Immagino la sensazione di trovarsi sul palco con i Police. E qui Claudio mi
spiazza. -” Puoi ben dirlo ma, in quegli anni, il gruppo non era così famoso in
Sud America al punto che, uscendo dall’hotel dove tutti alloggiavamo, il
pubblico impazzito si accalcava per avere i nostri autografi, ignorando i
Police. Roba da non credere. Ero allibito, Sting al mio fianco e la richiesta
di autografo a me!”
Ed eccolo al lavoro
nella nostra città. Tante sono state e continuano (seppure in era covid tutto
sia fermo) le collaborazioni con artisti , soprattutto con Flaco Biondini,
Andrea Salvini e in particolare con l’orchestra 900 negli anni 2000.

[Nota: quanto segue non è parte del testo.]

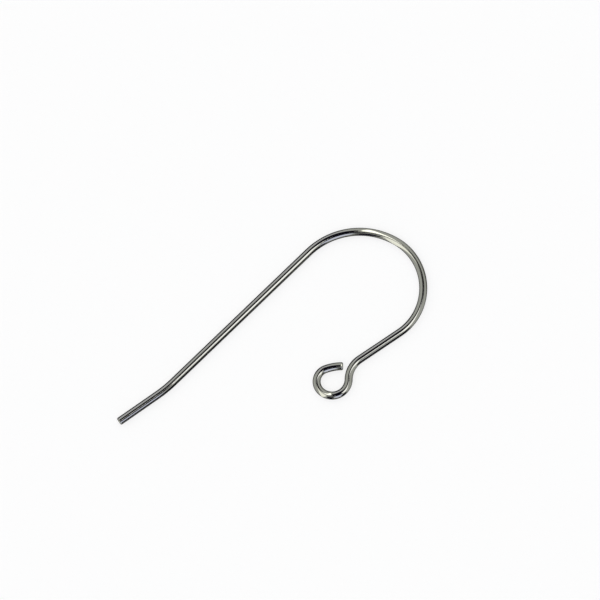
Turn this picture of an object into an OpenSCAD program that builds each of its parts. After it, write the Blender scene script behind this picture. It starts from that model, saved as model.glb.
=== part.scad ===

“ Ricordo con piacere ed emozione il Concerto in
Piazza Maggiore a Bologna con l’orchestra Toscanini ,all’interno dell’iniziativa “Film
storici” dedicata quell’anno a Charlie
Caplin (il Monello e altri brevi filmati) mentre noi suonavamo dal vivo le
musiche di questo grande artista”.
Come chiudere questa
intervista? Ponendo la domanda forse più scontata in assoluto. “ Cosa è per te
l’X factor” ? A cui Claudio mi risponde ancora una volta spiazzandomi. “ Scusa-
mi spiega- non mi piace il termine e mi rifaccio piuttosto ad una citazione di
Jannacci “…. Perchè ci vuole orecchio” e non è una cosa scontata. L’orecchio o
ce l’hai oppure no, poi arriva il talento, un fattore che deve esserci, ma in
seguito. Il talento è un fatto caratteriale; se hai il carattere per sfruttare
il tuo orecchio e hai la curiosità che sarebbe “Io voglio sapere cosa succede
lì, perché lo voglio fare”, allora hai lo slancio, la passione.”
E allora, come
concludiamo ? “ Guarda- mi rassicura- ti farò ridere. Ho scelto la chitarra
(oltre che per la grande passione) perché non è un oggetto pericoloso, non può
succederti nulla con lei in mano. Ed invece – ridacchia- ho sfatato pure questo
mito, perché durante uno spettacolo, correndo per raggiungere il palco,
inciampai in un filo e caddi rovinosamente!”
Claudio Tuma non
finisce mai di sorprendere ed abbiamo capito che la musica è la sua vita, non
riuscirebbe a pensare ad una vita senza di Lei , sebbene ancora oggi, alla domanda
“Cosa fai tu?- Suono ! Che bello” non
può mancare la seconda domanda “ Ma di lavoro intendo!”